Watson v. Rail Link, Inc.

Citation826 F. Supp. 487
Decision Date06 July 1993
Docket NumberCiv. A. No. CV292-252.
PartiesJ. Alvin WATSON, Individually and Mary Ann Watson, Individually, and as Administrators of the Estate of Mark O. Watson, Deceased, Plaintiffs, v. RAIL LINK, INC., a Virginia Corporation, and ITT Rayonier, Inc., A Delaware Corporation, Defendants.
CourtU.S. District Court — Southern District of Georgia

Billy N. Jones, Jones, Osteen, Jones & Arnold, Hinesville, GA, for J. Alvin Watson and Mary Ann Watson.

Randall A. Jordan, Jordan & O'Donnell, Rita C. Spalding, Brunswick, GA, for Rail Link, Inc.

James Benjamin Durham, Beth Barwick Mason-Oneal, Fendig, McLemore, Taylor & Whitworth, Brunswick, GA, for ITT Rayonier, Inc.
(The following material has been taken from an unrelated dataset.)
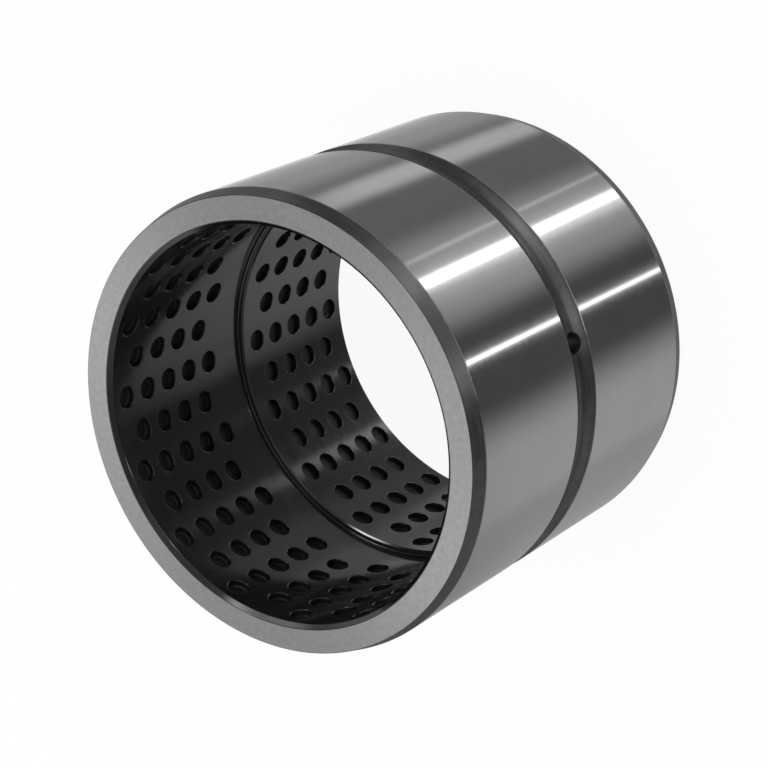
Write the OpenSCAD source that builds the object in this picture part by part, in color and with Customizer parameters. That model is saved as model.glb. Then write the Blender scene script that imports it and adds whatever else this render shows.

John Bofinger Miller, Robert Alvin Lewallen, Jr., Miller, Simpson & Tatum, Savannah, GA, for Norfolk Southern.

ORDER

ALAIMO, District Judge.

On October 16, 1992, Plaintiffs, J. Alvin Watson and Mary Ann Watson ("the Watsons"), instituted this diversity action, alleging negligence by Defendants in both the operation of a freight train over a public crossing and the maintenance of the railroad crossing. The Watsons claim that Defendants' negligence resulted in the fatal collision between a freight train and a vehicle operated by their minor son, Mark O. Watson. This action is presently before the Court on a motion for partial summary judgment by Defendant, Rail Link, Inc. ("Rail Link"), pursuant to Rule 56 of the Federal Rules of Civil Procedure. Specifically, Rail Link contends that the Watsons' state law claim, that Rail Link's locomotive was traveling at an excessive speed, is preempted by federal law. In addition, Rail Link argues that the Watsons' claim, that the crossing was not maintained adequately, must fail because the railroad crossing is owned and maintained by Defendant ITT Rayonier, Inc. ("ITT"). For the foregoing reasons, Rail Link's motion for partial summary judgment will be GRANTED in part and DENIED in part.

FACTS

On November 8, 1990, Mark O. Watson was fatally injured in an accident at a railroad crossing in Jesup, Georgia, when his vehicle was struck by a train owned and operated by Rail Link. As a result of the accident, decedent's parents, the Watsons, brought this instant action, claiming that the train was traveling at an excessive speed, among other allegations of negligence. (Compl. at ¶ 8). In addition, the Watsons claim that Defendants negligently maintained the public crossing where the accident occurred by: (1) allowing trees and undergrowth to grow in the right-of-way; (2) failing to maintain efficient warning signs; and, (3) failing to provide proper signals at the crossing. Id. at ¶ 9 & 10.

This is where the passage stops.